Deux écoles philosophiques de la Grèce ancienne nous ont laissé un enseignement pour lutter contre la peur, celle des épicuriens et celle des stoïciens. Ils avaient déjà remarqué que la peur était un des plus grands obstacles au bonheur. Ils avaient vu que les hommes avaient peur de perdre ce à quoi ils étaient attachés, ce dont ils étaient finalement dépendants. La solution qu’ils préconisent alors, consiste à ne pas être dépendants : de l’estime des autres, des honneurs, des plaisirs, de la richesse, de la douleur, de son corps, autrement dit d’être libres, complètement non-impliqués. Il s’agit d’accepter les choses sur lesquelles on n’a aucun pouvoir comme elles sont, et d’agir là seulement où on a du pouvoir : sur soi, sur son âme.

Chez les philosophes, la peur fait donc obstacle au bonheur; mais chez nous, les chrétiens, elle peut nous empêcher d’accomplir la volonté de Dieu et nous faire prendre des décisions dommageables pour notre prochain, des décisions injustes. Car, lorsque nous avons peur, afin de nous protéger, nous devenons tout prêts à consentir au mal, à la faute. Comme chrétiens, nous devons donc aussi nous garder de la peur et résister à ceux qui cherchent à nous faire peur, de quelque bord qu’ils soient. Il est clair que parmi ces derniers, nous trouvons les médias, les divers groupes de pression, les partis politiques : nous faire peur, à plus ou moins haute dose, entre parfaitement dans leur stratégie. Leur rôle est bien de nous informer ou de nous alerter, mais on y ajoute toujours un zeste de catastrophisme pour nous émotionner: ça paie ! Comme aussi de diaboliser l’adversaire…

4. N ‘ayez pas peur !

L’évolution de notre monde est un réel sujet d’inquiétude! Mais comment nous garder de la peur et rester raisonnables ? « N’ayez pas peur ! » dit le Christ à ses disciples. « Soyez sans crainte »répète l’apôtre Paul. Ils nous appellent à faire confiance à Dieu, dont la Parole a créé le monde et le juge. Dieu ne nous évitera pas toute difficulté, toute épreuve; il ne contraint pas par la force notre monde à marcher droit. Mais il nous donne sa Parole comme fil conducteur pour analyser les situations et pour avancer, il nous donne le Christ comme témoin d’un amour qui guérit de tout mal. Paul écrit aussi : « L’Esprit que vous avez reçu n’est pas un esprit qui vous rende esclaves et vous remplisse à nouveau de peur; mais c’est l’Esprit Saint qui fait de vous des fils de Dieu et qui nous permet de crier à Dieu : « Mon Père! »

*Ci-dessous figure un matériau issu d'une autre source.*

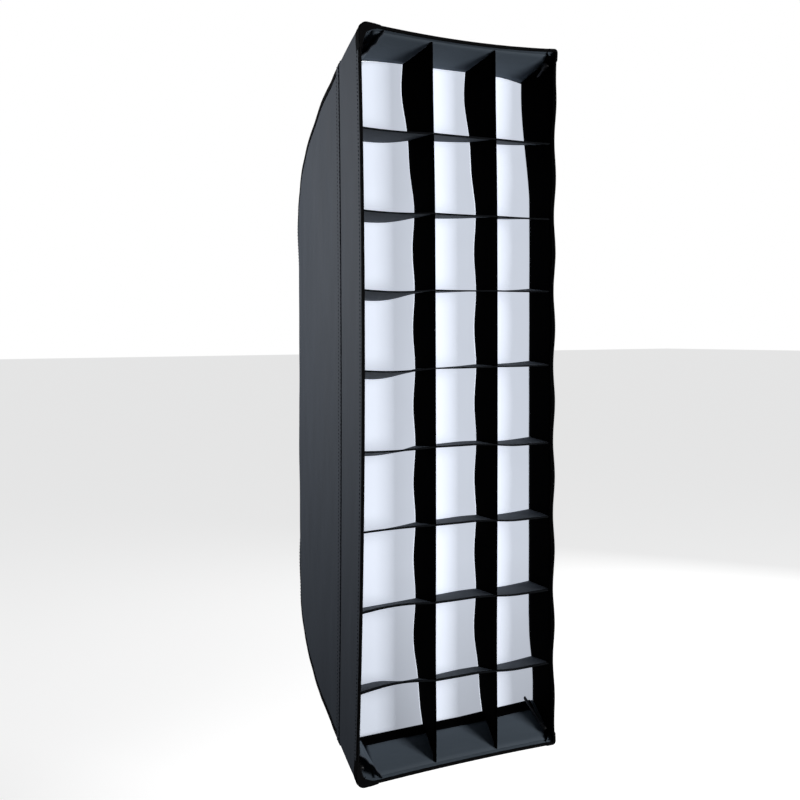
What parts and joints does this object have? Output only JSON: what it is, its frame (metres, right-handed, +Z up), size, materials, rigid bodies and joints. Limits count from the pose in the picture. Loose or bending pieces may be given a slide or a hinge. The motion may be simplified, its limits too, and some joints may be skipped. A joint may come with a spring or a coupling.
{
  "type": "strip softbox",
  "caption": "Tall narrow fabric light modifier with a fabric egg-crate grid, diffusers and bowed rods on a rotating speed ring.",
  "frame": {"origin": "centre of the mount insert's rear seat face, on the ring's axis", "axes": "+Z up along the long side, +Y out of the back towards the lamp, the light leaves towards -Y"},
  "size_m": [0.3, 0.2816, 0.9],
  "materials": {
    "black_nylon": "woven coated nylon, black outside",
    "grid_nylon": "matt black woven nylon with bound edges",
    "diffusion_cloth": "translucent white ripstop diffusion cloth",
    "webbing": "black bias binding and webbing",
    "hook_tape": "black hook-and-loop tape",
    "spring_steel": "drawn spring steel rod",
    "cast_aluminium": "die-cast aluminium with black powder coat",
    "plated_steel": "bright zinc-plated steel",
    "moulded_plastic": "moulded black nylon plastic"
  },
  "bodies": {
    "baffle": {"baffle_strap_bottom_left": "webbing", "baffle_strap_bottom_right": "webbing", "baffle_strap_top_left": "webbing", "baffle_strap_top_right": "webbing", "inner_baffle": "diffusion_cloth"},
    "softbox": {"corner_pocket_bottom_left": "black_nylon", "corner_pocket_bottom_right": "black_nylon", "corner_pocket_top_left": "black_nylon", "corner_pocket_top_right": "black_nylon", "front_edge_binding": "webbing", "front_lip_bottom": "black_nylon", "front_lip_left": "black_nylon", "front_lip_right": "black_nylon", "front_lip_top": "black_nylon", "rear_collar": "webbing", "recess_loop_tape": "hook_tape", "rod_bottom_left": "spring_steel", "rod_bottom_right": "spring_steel", "rod_socket_bottom_left": "plated_steel", "rod_socket_bottom_right": "plated_steel", "rod_socket_top_left": "plated_steel", "rod_socket_top_right": "plated_steel", "rod_tip_bottom_left": "moulded_plastic", "rod_tip_bottom_right": "moulded_plastic", "rod_tip_top_left": "moulded_plastic", "rod_tip_top_right": "moulded_plastic", "rod_top_left": "spring_steel", "rod_top_right": "spring_steel", "skin_panel_bottom": "black_nylon", "skin_panel_left": "black_nylon", "skin_panel_right": "black_nylon", "skin_panel_top": "black_nylon", "speed_ring": "cast_aluminium"},
    "diffuser": {"diffuser_hook_tape": "hook_tape", "front_diffuser": "diffusion_cloth"},
    "grid": {"grid_border_bottom": "grid_nylon", "grid_border_left": "grid_nylon", "grid_border_right": "grid_nylon", "grid_border_top": "grid_nylon", "grid_level_1": "grid_nylon", "grid_level_2": "grid_nylon", "grid_level_3": "grid_nylon", "grid_level_4": "grid_nylon", "grid_level_5": "grid_nylon", "grid_level_6": "grid_nylon", "grid_level_7": "grid_nylon", "grid_level_8": "grid_nylon", "grid_upright_1": "grid_nylon", "grid_upright_2": "grid_nylon"},
    "lock": {"lock_knob": "moulded_plastic", "lock_stud": "plated_steel"},
    "mount": {"mount_insert": "cast_aluminium", "retainer_screw_1": "plated_steel", "retainer_screw_2": "plated_steel", "retainer_screw_3": "plated_steel", "retainer_screw_4": "plated_steel", "retaining_ring": "plated_steel"}
  },
  "joints": [
    {"name": "softbox_turn", "type": "hinge", "parent": "mount", "child": "softbox", "pos_m": [0, -0.0093, 0], "axis": [0, 1, 0], "continuous": true},
    {"name": "lock_turn", "type": "hinge", "parent": "softbox", "child": "lock", "pos_m": [0.0592, -0.0093, 0], "axis": [1, 0, 0], "range_deg": [0, 270]},
    {"name": "baffle_out", "type": "slide", "parent": "softbox", "child": "baffle", "axis": [0, -1, 0], "range_m": [0, 0.2]},
    {"name": "diffuser_out", "type": "slide", "parent": "baffle", "child": "diffuser", "axis": [0, -1, 0], "range_m": [0, 0.12]},
    {"name": "grid_out", "type": "slide", "parent": "diffuser", "child": "grid", "axis": [0, -1, 0], "range_m": [0, 0.1]}
  ]
}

Nous avons reçu un Esprit qui nous fait respirer quand nous nous sentons crispés ou oppressés : il maintient en nous une ouverture vers Dieu. L’Esprit est esprit de communication, de relation à Dieu, qui nous empêche de nous laisser enfermer, de laisser notre cœur et notre intelligence être verrouillés par la peur. Quand ils sont avec leur père, les enfants n’ont pas peur, ils risquent même d’être trop intrépides. Quand il nous est permis de nous écrier « Notre Père », c’est-à-dire de réactiver notre relation à Dieu et à sa Parole qui traverse l’histoire, nous arrivons à nous détacher de la peur, toujours plus, à devenir solides, à devenir libres, comme des fils et des filles de Dieu.

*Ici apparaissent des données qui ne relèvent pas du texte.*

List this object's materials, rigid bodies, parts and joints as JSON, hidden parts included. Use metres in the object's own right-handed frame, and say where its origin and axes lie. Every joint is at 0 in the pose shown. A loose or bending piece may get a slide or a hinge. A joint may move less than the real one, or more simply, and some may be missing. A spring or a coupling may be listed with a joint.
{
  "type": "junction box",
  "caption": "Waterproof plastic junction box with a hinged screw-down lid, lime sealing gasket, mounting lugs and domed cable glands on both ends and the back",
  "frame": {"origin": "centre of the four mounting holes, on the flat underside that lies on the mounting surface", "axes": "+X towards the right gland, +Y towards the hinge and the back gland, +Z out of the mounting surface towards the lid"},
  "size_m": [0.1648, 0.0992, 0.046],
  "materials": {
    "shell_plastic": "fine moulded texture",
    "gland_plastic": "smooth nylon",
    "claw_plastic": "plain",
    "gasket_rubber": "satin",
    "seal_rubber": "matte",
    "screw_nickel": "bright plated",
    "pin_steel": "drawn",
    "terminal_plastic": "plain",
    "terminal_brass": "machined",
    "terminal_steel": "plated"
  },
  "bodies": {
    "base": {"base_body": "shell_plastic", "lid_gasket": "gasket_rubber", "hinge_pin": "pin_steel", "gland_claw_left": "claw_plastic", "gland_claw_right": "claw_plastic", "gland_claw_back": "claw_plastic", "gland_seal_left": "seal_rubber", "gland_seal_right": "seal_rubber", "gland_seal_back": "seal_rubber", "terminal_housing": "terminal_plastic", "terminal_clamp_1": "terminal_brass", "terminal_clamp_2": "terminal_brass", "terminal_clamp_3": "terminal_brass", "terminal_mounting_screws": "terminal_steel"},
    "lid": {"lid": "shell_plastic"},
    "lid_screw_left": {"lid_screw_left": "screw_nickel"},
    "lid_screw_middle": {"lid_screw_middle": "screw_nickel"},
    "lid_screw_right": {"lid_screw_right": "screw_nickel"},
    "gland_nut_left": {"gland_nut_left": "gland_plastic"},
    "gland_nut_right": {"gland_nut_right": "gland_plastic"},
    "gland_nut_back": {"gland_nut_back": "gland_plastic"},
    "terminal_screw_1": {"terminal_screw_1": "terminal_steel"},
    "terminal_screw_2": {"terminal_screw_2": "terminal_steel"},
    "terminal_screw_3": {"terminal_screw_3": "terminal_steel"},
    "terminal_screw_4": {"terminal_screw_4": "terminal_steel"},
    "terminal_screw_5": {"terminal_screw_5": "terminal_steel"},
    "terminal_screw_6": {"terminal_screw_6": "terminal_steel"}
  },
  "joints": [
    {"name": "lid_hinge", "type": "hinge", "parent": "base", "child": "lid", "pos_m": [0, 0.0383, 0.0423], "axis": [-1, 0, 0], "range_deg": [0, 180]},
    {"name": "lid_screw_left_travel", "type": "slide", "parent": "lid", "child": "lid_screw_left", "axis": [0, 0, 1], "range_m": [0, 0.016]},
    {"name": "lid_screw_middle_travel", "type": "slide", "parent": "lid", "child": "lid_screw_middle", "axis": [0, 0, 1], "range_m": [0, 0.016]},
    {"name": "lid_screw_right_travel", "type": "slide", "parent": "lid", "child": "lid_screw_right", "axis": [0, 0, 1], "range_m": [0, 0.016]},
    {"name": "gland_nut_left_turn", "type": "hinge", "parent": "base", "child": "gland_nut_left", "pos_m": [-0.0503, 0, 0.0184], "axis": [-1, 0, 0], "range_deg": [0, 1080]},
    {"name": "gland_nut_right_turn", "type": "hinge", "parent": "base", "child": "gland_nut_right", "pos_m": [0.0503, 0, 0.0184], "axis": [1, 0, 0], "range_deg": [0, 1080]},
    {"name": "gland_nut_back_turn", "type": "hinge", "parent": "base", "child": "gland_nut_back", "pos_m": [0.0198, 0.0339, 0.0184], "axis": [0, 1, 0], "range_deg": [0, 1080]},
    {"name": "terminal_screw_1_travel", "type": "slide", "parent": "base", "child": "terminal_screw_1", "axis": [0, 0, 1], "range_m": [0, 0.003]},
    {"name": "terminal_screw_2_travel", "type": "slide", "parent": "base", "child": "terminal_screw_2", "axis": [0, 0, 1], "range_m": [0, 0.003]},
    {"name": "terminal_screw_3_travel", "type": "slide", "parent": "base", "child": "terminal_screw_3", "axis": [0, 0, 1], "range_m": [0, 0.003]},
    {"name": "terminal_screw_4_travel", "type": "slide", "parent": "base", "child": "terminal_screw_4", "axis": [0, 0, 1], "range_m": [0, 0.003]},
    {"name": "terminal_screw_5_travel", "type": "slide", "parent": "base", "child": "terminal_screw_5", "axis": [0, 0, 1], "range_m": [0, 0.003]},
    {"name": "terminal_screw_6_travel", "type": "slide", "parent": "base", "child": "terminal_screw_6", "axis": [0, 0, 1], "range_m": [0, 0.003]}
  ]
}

Plus les temps sont troublés, plus ils génèrent de grosses vagues inquiétantes, plus nous devons résister à l’enfermement de la peur. Et veiller tout particulièrement à ne pas nous laisser entraîner dans des raisonnements et des logiques qui découlent d’une sorte de panique. Ainsi, à propos des musulmans, comme s’il nous était impossible d’imaginer que nous puissions vivre respectueusement ensemble. Nous devons poursuivre sur la conviction que les solutions que Dieu fait aboutir sont celles de la foi et de l’amour, celles où l’autre, quel qu’il soit, n’est pas considéré comme un ennemi, mais le lieu où le Seigneur nous rencontre.